田中:会社って、個人がそれぞれの個性を輝かせるためのプラットフォームでしかないんですよね。
中江:それに尽きますね。いかに会社がプラットフォームとして充実し、社員が自己実現できるか。それを真剣に考えることが重要で、そういった関係性が一番良い形だと思います。
田中:本当にそうですね。
ー おわりに ー
前橋市は群馬県の中南部に位置し、約33万人の人口を抱える中核都市です。明治期には生糸の生産で栄え、県庁所在地になりました。しかし、近年は上越・北陸新幹線などが乗り入れる高崎市の発展に押され気味、と言われるように。
しかし、今回の対談インタビューを通じて見えたのは、田中さんをはじめとする「本気で動く人たち」によって、前橋市のマチは少しずつ新しい姿を見せているという事実です。

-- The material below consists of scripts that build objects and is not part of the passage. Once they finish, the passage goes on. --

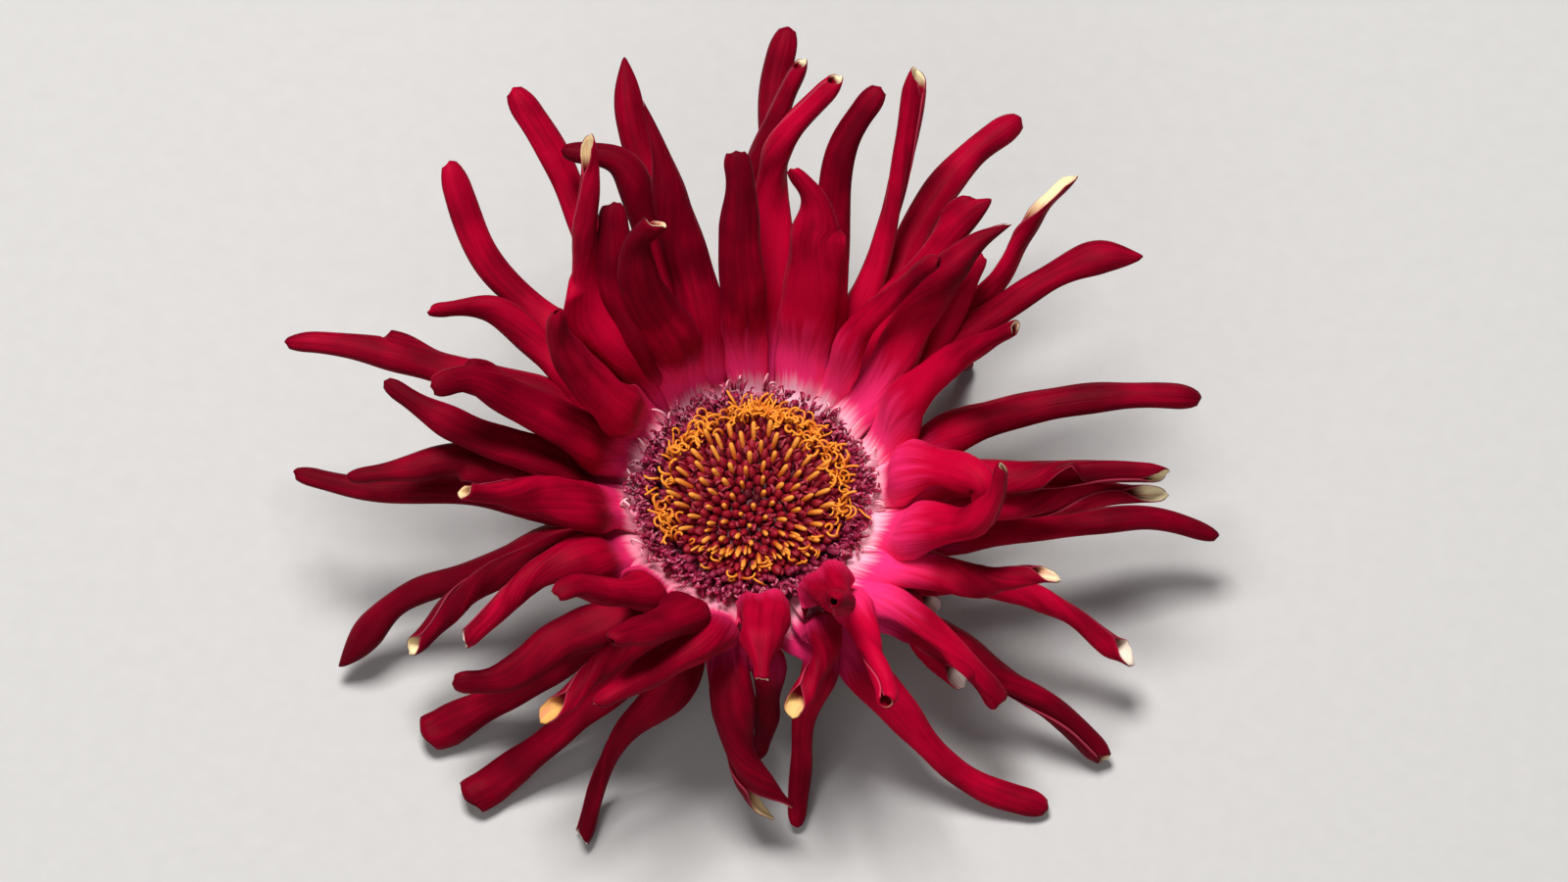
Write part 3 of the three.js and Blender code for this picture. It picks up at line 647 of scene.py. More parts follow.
class Value:
    """A number that varies over a surface, as a node socket that takes part in sums."""

    __add__ = __radd__ = operator("ADD")
    __sub__ = operator("SUBTRACT")
    __rsub__ = operator("SUBTRACT", swapped=True)
    __mul__ = __rmul__ = operator("MULTIPLY")
    __truediv__ = operator("DIVIDE")
    __pow__ = operator("POWER")

    def __init__(self, paint: "Paint", socket: bpy.types.NodeSocket) -> None:
        """Wrap a socket of the paint's node tree."""
        self.paint = paint
        self.socket = socket

    def rise(self, low: float, high: float) -> "Value":
        """Go smoothly from 0 at low to 1 at high, or fall where low is above high.

        Args:
            low: where it is 0.
            high: where it is 1.

        Returns:
            The new value.
        """
        inputs = {"Value": self, "From Min": low, "From Max": high}
        node = self.paint.node("ShaderNodeMapRange", {"interpolation_type": "SMOOTHSTEP"}, inputs)
        return Value(self.paint, node.outputs[0])


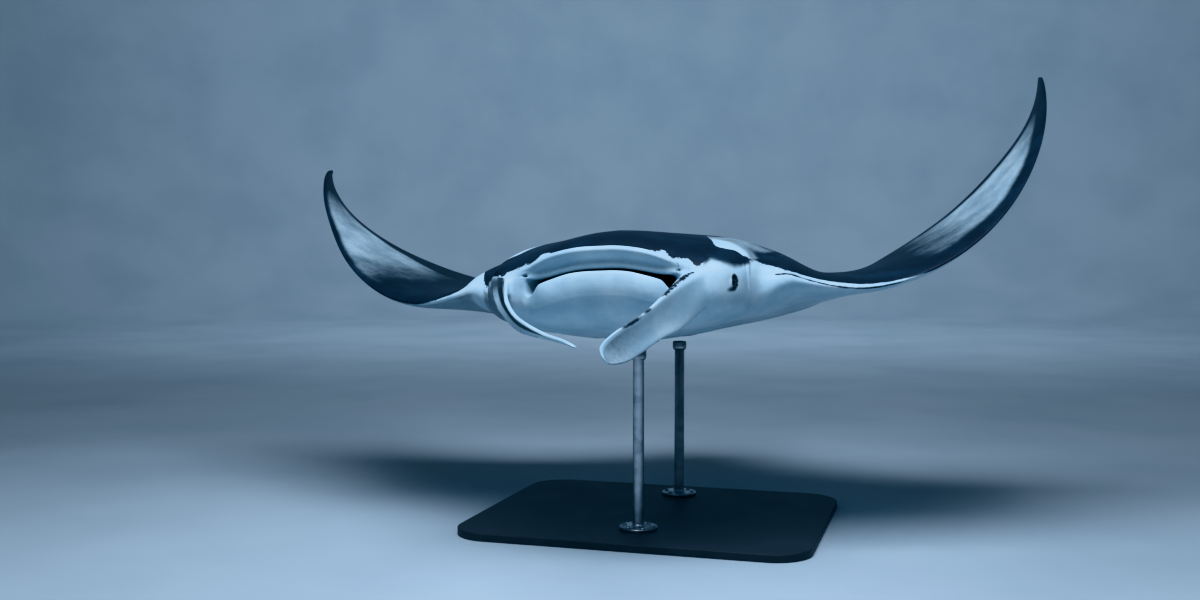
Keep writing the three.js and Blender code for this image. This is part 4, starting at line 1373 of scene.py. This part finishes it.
class BuildPosts(bpy.types.Operator):
    """Build the two turned posts, their feet, and the padded saddles that carry the belly"""
    bl_idname = "manta.posts"
    bl_label = "Posts"

    def execute(self, context):
        settings = context.scene.manta_stand
        steel, rubber = brushed_steel(settings), moulded_rubber(settings)
        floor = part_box("stand_base")[1].z
        across = Vector(pose(np.array([[1.0, 600, 0]]))[0]) - Vector(pose(np.array([[0.0, 600, 0]]))[0])
        foot, tall, tube, cup = (
            settings.flange_radius, settings.flange_height, settings.post_radius, settings.saddle_radius)
        quarter = np.linspace(0, math.pi / 2, 8)
        fillet = [(tube + FILLET * (1 - math.sin(a)), tall + FILLET * (1 - math.cos(a))) for a in quarter]
        # turned profiles, as radius and height: a post's foot, the dish of a saddle and the pad in it
        turned_foot = [(0, 0), (foot - 0.001, 0), (foot, 0.001), (foot, tall - 0.003),
                       (foot - 0.001, tall - 0.001), (foot - 0.003, tall), *fillet]
        dish = [(0, 0), (tube + 0.004, 0), (cup - 0.012, 0.0025), (cup - 0.002, 0.006), (cup, 0.008),
                (cup, 0.012), (cup - 0.002, 0.0135), (0, 0.0135)]
        pad = [(0, 0.013), (cup - 0.004, 0.013), (cup - 0.001, 0.015), (cup - 0.001, 0.018),
               (cup - 0.003, 0.020), (0, 0.020)]
        for name, y in ROD_SPOTS.items():
            touch = keel(y)
            up = across.cross(keel(y + 40) - keel(y - 40)).normalized()
            top = touch.z - floor - SADDLE_DEPTH
            collar = [(tube, top - 0.04), (tube + 0.006, top - 0.034), (tube + 0.007, top - 0.03),
                      (tube + 0.007, top - 0.012), (tube + 0.005, top - 0.008), (0, top - 0.006)]
            post = lathe(f"stand_post_{name}", turned_foot + collar, steel, (touch.x, touch.y, floor))
            stand_for(post, "stand_rod", f"stand_rod_{name}")
            seat = touch - SEAT_DEPTH * up
            for piece, profile, material in (("saddle", dish, steel), ("pad", pad, rubber)):
                stand_for(lathe(f"stand_{piece}_{name}", profile, material, seat, up), "stand_rod")
        return {"FINISHED"}


def screw_head(radius):
    """One domed screw head with a hexagonal socket, standing on the origin."""
    dome = [(1, 0), (1, 0.16), (0.94, 0.3), (0.78, 0.46), (0.58, 0.56), (0.46, 0.6)]
    socket = [(0.42, 0.59), (0.4, 0.25)]
    turns = np.linspace(0, 2 * math.pi, SCREW_SIDES, endpoint=False)
    hexagon = math.cos(math.pi / 6) / np.cos(turns % (math.pi / 3) - math.pi / 6)
    points = []
    for outline, shape in ((dome, np.ones(SCREW_SIDES)), (socket, hexagon)):
        for r, z in outline:
            points += [(radius * r * k * math.cos(a), radius * r * k * math.sin(a), radius * z)
                       for a, k in zip(turns, shape)]
    return points, ring_faces(len(dome) + len(socket), SCREW_SIDES)


def screw_tree(head, material):
    """Geometry Nodes: a ring of screws round every point of the mesh it is given."""
    tree = bpy.data.node_groups.new("screws_round_each_foot", "GeometryNodeTree")
    tree.interface.new_socket("Geometry", in_out="INPUT", socket_type="NodeSocketGeometry")
    sizes = {"Count": "NodeSocketInt", "Bolt Circle": "NodeSocketFloat"}
    sockets = {name: tree.interface.new_socket(name, in_out="INPUT", socket_type=kind).identifier
               for name, kind in sizes.items()}
    tree.interface.new_socket("Geometry", in_out="OUTPUT", socket_type="NodeSocketGeometry")
    given = tree.nodes.new("NodeGroupInput").outputs
    ring = add(tree, "MeshCircle", {"Vertices": given["Count"], "Radius": given["Bolt Circle"]})
    rings = add(tree, "InstanceOnPoints", {"Points": given["Geometry"], "Instance": ring})
    spots = add(tree, "RealizeInstances", [rings])
    shape = add(tree, "ObjectInfo", {"Object": head}, output="Geometry")
    heads = add(tree, "InstanceOnPoints", {"Points": spots, "Instance": shape})
    solid = add(tree, "RealizeInstances", [heads])
    finished = add(tree, "SetMaterial", {"Geometry": solid, "Material": material})
    tree.links.new(finished, tree.nodes.new("NodeGroupOutput").inputs[0])
    return tree, sockets


class BuildScrews(bpy.types.Operator):
    """Set a ring of domed socket screws into the foot of each post"""
    bl_idname = "manta.screws"
    bl_label = "Screws"

    def execute(self, context):
        settings = context.scene.manta_stand
        material = bpy.data.materials.get("post_brushed_stainless_steel")
        if material is None:
            raise RuntimeError("build the posts before their screws")
        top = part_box("stand_base")[1].z + settings.flange_height
        feet = [(keel(y).x, keel(y).y, top) for y in ROD_SPOTS.values()]
        head = make_object("screw_head", *screw_head(settings.screw_radius), material)
        screws = make_object("stand_screws", feet, [], material)
        tree, sockets = screw_tree(head, material)
        modifier = screws.modifiers.new("Screws", "NODES")
        modifier.node_group = tree
        modifier[sockets["Count"]] = settings.screws
        modifier[sockets["Bolt Circle"]] = settings.bolt_circle
        shown = screws.evaluated_get(context.evaluated_depsgraph_get())
        mesh = bpy.data.meshes.new_from_object(shown)
        screws.modifiers.clear()
        screws.data = mesh
        mesh.shade_smooth()
        mesh.set_sharp_from_angle(angle=math.radians(38))
        bpy.data.objects.remove(head)
        if not mesh.polygons:
            raise RuntimeError("the screws came out empty")
        stand_for(screws, "stand_rod")
        return {"FINISHED"}


# Soft lights: name, the setting for its power, where it hangs, its aim, its width and height, and tint.
SOFTBOXES = [
    ("key_softbox", "key", (0.3, -1.5, 3.3), (0, -0.35, 0.7), (2.6, 1.6), "#D6E8FB"),
    ("fill_softbox", "fill", (-1.6, -4.2, 1.6), (0, -0.4, 0.75), (2.4, 1.8), "#DCEBFA"),
    ("wall_softbox", "wall_light", (-1.6, 6.4, 6.0), (-2.8, 12.5, 0.6), (9, 1.6), "#CFE3F7"),
]
EVEN_LIGHT = "#C4D8EA"
WALL_HEIGHTS = (6, 10)
# the camera's angle round from the front and up, in degrees, and its place before the snout, in metres
CAMERA_TURN, CAMERA_RISE = 16.65, 2.6
CAMERA_DISTANCE, CAMERA_RIGHT, CAMERA_DOWN = 3.357, 0.0057, 0.0138
LENS = 36.9


class BuildStudio(bpy.types.Operator):
    """Build the pale floor and round wall, the soft lights and the camera"""
    bl_idname = "manta.studio"
    bl_label = "Studio"

    def execute(self, context):
        scene, settings = context.scene, context.scene.manta_studio
        wall, cove = settings.wall, settings.cove
        profile = [((wall - cove) * k / 6, 0) for k in range(7)]
        profile += [(wall - cove + cove * math.sin(a), cove * (1 - math.cos(a)))
                    for a in np.linspace(0, math.pi / 2, 13)[1:]]
        profile += [(wall, height) for height in WALL_HEIGHTS]
        floor = lathe("studio_floor", profile, studio_paint(settings), (0, 0, 0), sides=96)
        floor.data.flip_normals()

        for name, setting, spot, aim, size, tint in SOFTBOXES:
            light = bpy.data.lights.new(name, "AREA")
            light.shape, light.size, light.size_y = "RECTANGLE", *size
            light.energy, light.color = getattr(settings, setting), linear(tint, alpha=False)
            lamp = bpy.data.objects.new(name, light)
            scene.collection.objects.link(lamp)
            lamp.location = spot
            lamp.visible_camera = False
            lamp.rotation_euler = (Vector(aim) - Vector(spot)).to_track_quat("-Z", "Y").to_euler()
        scene.world = bpy.data.worlds.new("even_light")
        scene.world.use_nodes = True
        background = scene.world.node_tree.nodes["Background"]
        background.inputs["Color"].default_value = linear(EVEN_LIGHT)
        background.inputs["Strength"].default_value = settings.sky

        turn, rise = math.radians(CAMERA_TURN), math.radians(CAMERA_RISE)
        back = Vector((math.sin(turn) * math.cos(rise), -math.cos(turn) * math.cos(rise), math.sin(rise)))
        right = Vector((math.cos(turn), math.sin(turn), 0))
        up = back.cross(right)
        camera = bpy.data.objects.new("camera", bpy.data.cameras.new("camera"))
        camera.data.lens, camera.data.sensor_width = LENS, 36
        camera.data.clip_end = 100
        snout = Vector((0, -STAND_Y, RIDE_HEIGHT)) * MM
        camera.location = snout + CAMERA_DISTANCE * back + CAMERA_RIGHT * right - CAMERA_DOWN * up
        camera.rotation_euler = Matrix((right, up, back)).transposed().to_euler()
        scene.collection.objects.link(camera)
        scene.camera = camera
        scene.view_settings.view_transform = "Khronos PBR Neutral"
        return {"FINISHED"}


STEPS = (BuildSkin, BuildEyes, BuildPlate, BuildPosts, BuildScrews, BuildStudio)


class MantaPanel(bpy.types.Panel):
    """Shows every size and colour, and a button for each step"""
    bl_idname = "VIEW3D_PT_manta"
    bl_label = "Manta Ray"
    bl_space_type = "VIEW_3D"
    bl_region_type = "UI"
    bl_category = "Manta Ray"

    def draw(self, context):
        for name, group in SETTINGS.items():
            column = self.layout.box().column()
            column.label(text=name.replace("_", " ").capitalize())
            for setting in group.__annotations__:
                column.prop(getattr(context.scene, name), setting)
        for step in STEPS:
            self.layout.operator(step.bl_idname)


SETTINGS = {
    "manta_hide": MantaHide,
    "manta_eye": MantaEye,
    "manta_stand": MantaStand,
    "manta_studio": MantaStudio,
}
CLASSES = (*SETTINGS.values(), *STEPS, MantaPanel)


def register():
    for item in CLASSES:
        bpy.utils.register_class(item)
    for name, group in SETTINGS.items():
        setattr(bpy.types.Scene, name, bpy.props.PointerProperty(type=group))


def unregister():
    for name in SETTINGS:
        delattr(bpy.types.Scene, name)
    for item in reversed(CLASSES):
        bpy.utils.unregister_class(item)


def main():
    register()
    for step in STEPS:
        group, name = step.bl_idname.split(".")
        getattr(getattr(bpy.ops, group), name)()


if __name__ == "__main__":
    main()
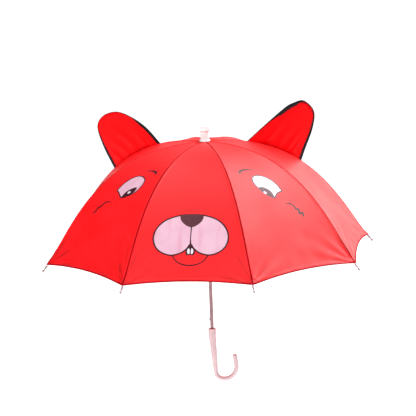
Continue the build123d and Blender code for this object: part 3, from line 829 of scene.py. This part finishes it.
def make_gore(number):
    """One panel of the canopy, between two ribs, sewn to its neighbours along them."""
    across, along = gore_grid(number)
    prints = face_prints.get(number)
    if prints:
        flat, faces, inks = printed_faces(across, along, prints)
        across, along = flat[:, 0], flat[:, 1]
    else:
        faces = grid_faces(*across.shape)
        inks = np.zeros(len(faces), int)
        across, along = across.ravel(), along.ravel()
    half = half_width(along)
    to_seam = np.maximum(half - np.abs(across), 0)
    to_hem = hem_along(number, across / np.maximum(half, 1 * MM)) - along
    mark_edges(inks, faces, to_seam, to_hem)
    points = gore_surface(number, across, along)
    gore = make_piece(f"gore_{number}_cloth", points, faces, gore_materials, inks)
    face_towards(gore, outward(rib_angle(number + 0.5)))
    set_attribute(gore, "across", across)
    set_attribute(gore, "along", along)
    set_attribute(gore, "to_seam", to_seam)
    set_attribute(gore, "to_hem", to_hem)
    from_corner = (half_chord - np.abs(across), seam.length - along)
    set_attribute(gore, "corner_distance", np.hypot(*from_corner))
    set_attribute(gore, "corner_turn", np.arctan2(*from_corner) + number + 3 * (across > 0))
    thicken(gore, cloth)
    follow_ribs(gore, number, across, along)
    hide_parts(f"canopy_gore_{number}")
    return gore


gore_length = float(hem_along(3, 0.0))
gore_area = float(np.trapz(2 * half_width(seam.distance), seam.distance))
gore_area -= 2 / 3 * 2 * half_chord * (seam.length - gore_length)  # the hem's hollow
gores = {number: make_gore(number) for number in range(1, rib_count + 1)}


# ---------------------------------------------------------------- ribs

def channel_section():
    """Across a rib, millimetres: a U that opens downwards, with soft corners."""
    side, top, wall = rib_half_width / MM, rib_depth / 2 / MM, rib_wall / MM
    inner, under = side - wall, top - wall
    outside = [(-side, -top), (-side, top - 0.4), (-side + 0.4, top), (side - 0.4, top), (side, top - 0.4),
               (side, -top)]
    hollow = [(inner, -top), (inner, under - 0.2), (inner - 0.2, under), (-inner + 0.2, under),
              (-inner, under - 0.2), (-inner, -top)]
    return outside + hollow


def swept(angle, line, stations, section_at):
    """Points of a section swept along a rib; section_at gives its (sideways, outwards) points."""
    rows = []
    for along in stations:
        r, z = line.at(along)
        dr, dz = line.slope(along)
        middle = radial_point(angle, r, z)
        away = radial_point(angle, -dz, dr)
        rows.append([middle + sideways(angle) * x * MM + away * y * MM for x, y in section_at(along)])
    return rows


def closed_tube(rows):
    """Points and faces of a tube through rows of points, with its ends filled."""
    count = len(rows[0])
    faces = [tuple(range(count)), tuple(len(rows) * count - 1 - i for i in range(count))]
    for row in range(len(rows) - 1):
        for i in range(count):
            a, b = row * count + i, row * count + (i + 1) % count
            faces.append((a, a + count, b + count, b))
    return [point for row in rows for point in row], faces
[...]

「クレイジーなくらいの情熱」を持ち、一人ひとりが自分らしい人生を創造していく。そんなエネルギーが集まる時、地域もまた活力を取り戻すのだと感じました。自分なりのクリエイションを探しに、次の休日にぜひ前橋市を訪ねてみてはいかがでしょうか。
PROFILE
田中仁(たなかひとし)
株式会社ジンズホールディングス 代表取締役CEO
一般財団法人田中仁財団 代表理事
1963年群馬県生まれ。1988年有限会社ジェイアイエヌ(現:株式会社ジンズホールディングス)を設立し、2001年アイウエア事業「JINS」を開始。2013年東京証券取引所第一部に上場(2022年4月から東京証券取引所プライム市場)。2014年群馬県の地域活性化支援のため「田中仁財団」を設立し、起業家支援プロジェクト「群馬イノベーションアワード」「群馬イノベーションスクール」を開始。現在は前橋市中心街の活性化にも携わる。
株式会社ジンズホールディングス:https://jinsholdings.com/jp/ja/
一般財団法人田中仁財団:https://www.tanakahitoshi-foundation.org/
中江康人(なかえやすひと)
KANAMEL株式会社 代表取締役グループCEO
鳥取県政アドバイザリースタッフ
1967年鳥取県鳥取市生まれ。大学卒業後、株式会社葵プロモーション(現・株式会社AOI Pro.)に入社。CMプロデューサーとして数々のテレビCMを手掛けACCグランプリ、プロデューサー賞など受賞多数。同社代表を経て、2017年AOI TYO Holdings株式会社(現・KANAMEL株式会社)代表取締役に就任。鳥取県政アドバイザリースタッフを務め、出身地鳥取県の企業家や住民の交流拠点で起業支援などにも尽力している。